Growing apart from an old friend doesn't really count here. This is the most common way I've ended friendships & the most common way others do it. You both understand why, because the changes that led to it are very evident, and it's a very gradual, natural thing.
Being offended or hurt or annoyed by a casual acquaintance (or simply disliking them) & then deciding to avoid them doesn't really count here. This is more along the lines of choosing who to be friends with to begin with vs cutting someone off.
Let's actually consider the metaphor of "door slamming" - it's shutting someone out mid-conflict instead of seeking a resolution. It's usually someone you're close to, because it's like the way a person would literally door slam a family member in an argument. It also tends to be childish, because there's a refusal to communicate or to do anything on your part to make amends. Most of the time it seems like a demand for others to grovel to you....but you won't "open up" until they say just the right thing (read your mind & guess your demands, then give into them).
Can any type do this? Of course, but when you read Ni + Fe descriptions, then you really see why that mentality is prone to it. The way of handing conflict is often to reject any reality that doesn't align with what you want it to be (this is how INFJs predict things - they almost subconsciously manipulate things - or the interpretation of them - to an "inevitable" end). Restoring peace is just to out a perceived violator of it. There's a tendency to not look inward in terms of evaluating their own role in things (no Fi, Ti is impersonal). They do the creepy Ni perspective shift, so they can come out smelling like roses in their own mind. They create a back story of being a victim, and they just don't understand why everyone is sooo mean to them! Etc...

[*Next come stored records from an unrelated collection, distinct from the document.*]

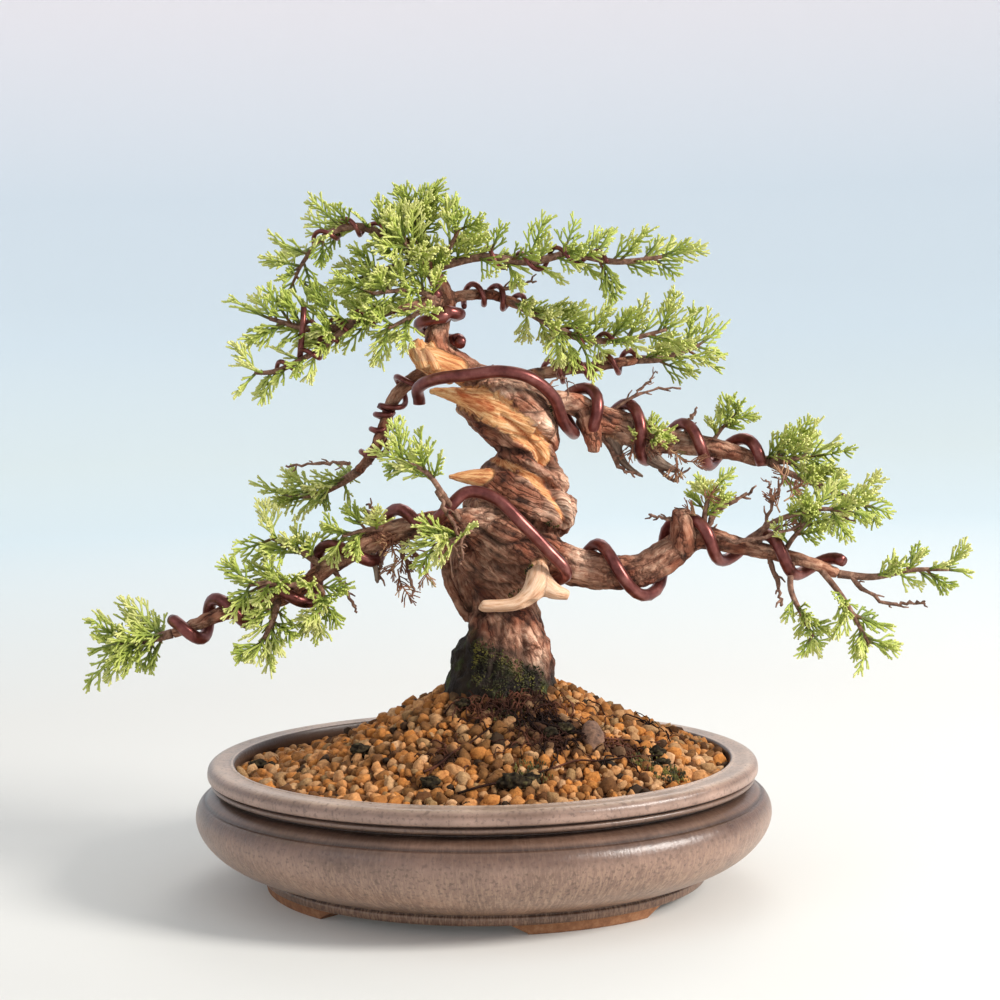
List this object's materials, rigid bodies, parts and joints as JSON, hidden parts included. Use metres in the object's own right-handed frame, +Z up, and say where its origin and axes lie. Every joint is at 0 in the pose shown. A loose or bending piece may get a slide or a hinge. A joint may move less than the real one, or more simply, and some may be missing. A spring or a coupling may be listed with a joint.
{
  "type": "bonsai tree in a pot",
  "caption": "Trained juniper with a rope-twisted trunk, bare deadwood and wired branches of scale-leaf foliage, rooted in clay grains in an oval glazed pot that stands on low feet.",
  "frame": {"origin": "middle of the overall extents in plan, on the plane that the pot's four feet stand on", "axes": "+X to the viewer's right, along the longest reach of the branches; -Y to the front that the picture shows; +Z up"},
  "size_m": [0.357, 0.2188, 0.2905],
  "materials": {
    "glaze": "matt to satin grey-brown glaze, worn light on the edges and dark in the grooves",
    "netting": "black drain netting",
    "grains": "rough fired clay grains, orange-brown to olive",
    "stone": "dull brown stone",
    "bark": "flaking red-brown bark, with bleached and orange bare wood",
    "wire": "copper-brown anodised, satin",
    "foliage": "living scale leaves, bright green with yellow-green tips"
  },
  "bodies": {
    "root": {"pot": "glaze", "drain_net_left": "netting", "drain_net_right": "netting", "soil": "grains", "stone": "stone", "trunk": "bark", "wire_low": "wire", "wire_high": "wire", "wire_leader": "wire", "wire_middle_right": "wire", "wire_upper_right": "wire", "wire_left_descending": "wire", "leaves_apex": "foliage", "leaves_top_left": "foliage", "leaves_top_right": "foliage", "leaves_left_upper": "foliage", "leaves_left_upper_low": "foliage", "leaves_left_descending": "foliage", "leaves_low_left_tip": "foliage", "leaves_low_left_up": "foliage", "leaves_low_left_front": "foliage", "leaves_low_left_down": "foliage", "leaves_trunk_sprout": "foliage", "leaves_trunk_front": "foliage", "leaves_upper_right": "foliage", "leaves_middle_right": "foliage", "leaves_high_right": "foliage", "leaves_high_right_low": "foliage", "leaves_low_right_tip": "foliage", "leaves_low_right_hanging": "foliage", "leaves_low_right_fall": "foliage", "leaves_low_right_rise": "foliage", "leaves_low_right_sprig": "foliage"}
  },
  "joints": []
}
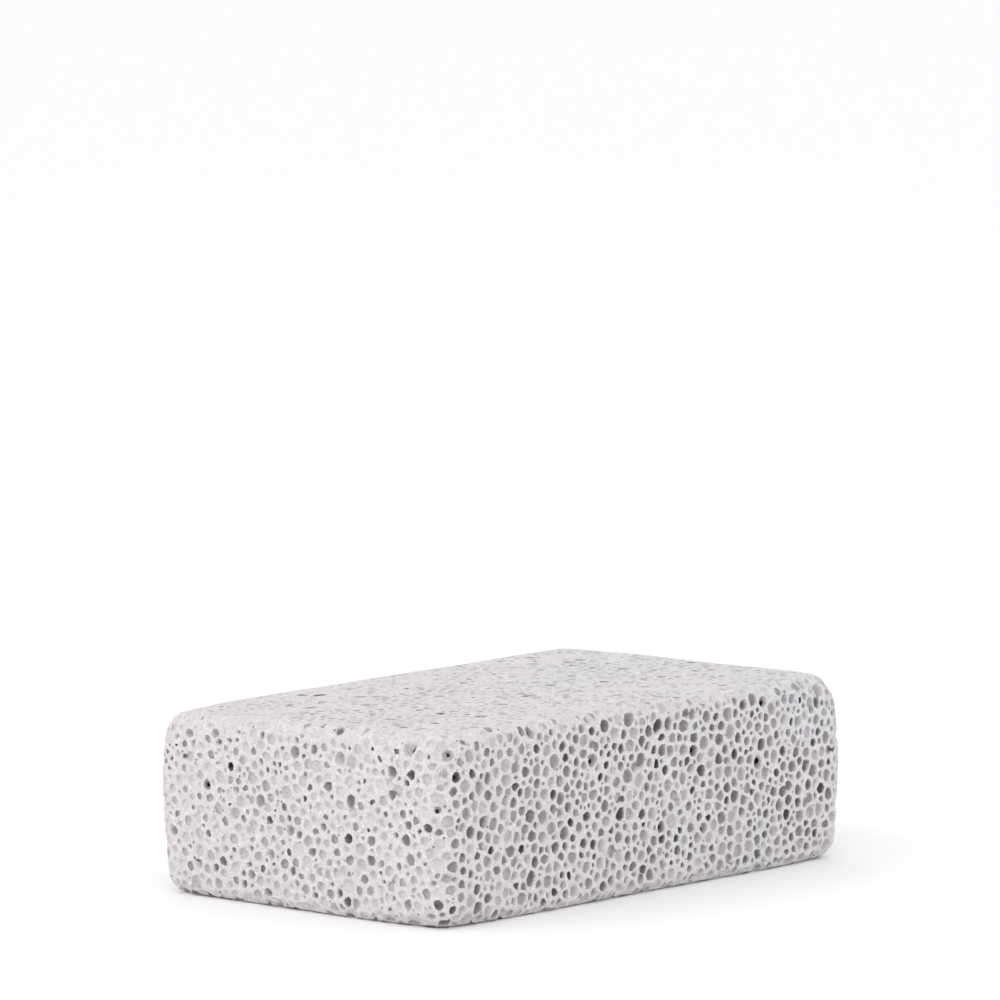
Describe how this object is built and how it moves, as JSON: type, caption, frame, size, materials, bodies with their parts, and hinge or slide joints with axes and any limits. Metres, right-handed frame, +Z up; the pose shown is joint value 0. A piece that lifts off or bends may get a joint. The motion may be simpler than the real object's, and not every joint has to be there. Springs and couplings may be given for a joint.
{
  "type": "pumice stone",
  "caption": "Hand-sized slab of pumice, sawn square, with worn edges and open bubbles over every face, for rubbing hard skin.",
  "frame": {"origin": "under the middle of the slab, on the surface that it lies on", "axes": "+X along the slab's length, +Y along its width, +Z up through its thickness"},
  "size_m": [0.1, 0.0602, 0.0301],
  "materials": {
    "pumice": "rough, open-pored, chalky pale grey with a faint pink cast"
  },
  "bodies": {
    "root": {"pumice_stone": "pumice"}
  },
  "joints": []
}
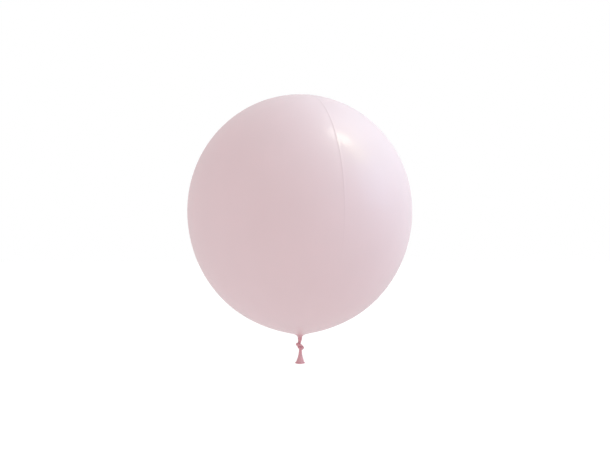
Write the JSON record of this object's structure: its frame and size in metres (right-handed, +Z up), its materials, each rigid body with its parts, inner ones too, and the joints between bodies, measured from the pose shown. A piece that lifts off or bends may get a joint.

What also makes INFJ door slamming distinct is the level of hypocrisy. They can say & do the nastiest things to people, but if 1/10 the level of that is returned to them, they get all butthurt & cut people off. I've witnessed it so many times, from a distance as an observer & up close among family. Everyone else has to be perfect but these INFJs, because in their distorted views they are pretty much perfect. Their standards for others are completely unreasonable, but you must forgive them a multitude of violations. That's how these individuals come off anyway, and when you have an attitude like that, you're going to be cutting people off right & left because you can't handle self-evaluation, personal responsibility, etc. These people also constantly appear to be running away in life (mentally, rather than physically as others do) rather than dealing with problems. They don't just cut out people, but situations, experiences, etc. This is obviously not "healthy", and it's not characteristic of all INFJs so much as INFJs who door slam a lot (the way they tend to go about it & be in general).
I've seen this done to my mom by her INFJ sister countless times, and I see the solution is never ever to grovel or meet their demands. They must be isolated, or effectively door slammed by mutual friends/family. They'll find themselves alone after a short time, and then they come back all meek, albeit rarely with an apology. You can't always call their bluff (because it seems to me that's often what it is, or a risk they're willing to take to get their way), but if you can, then you'll probably win.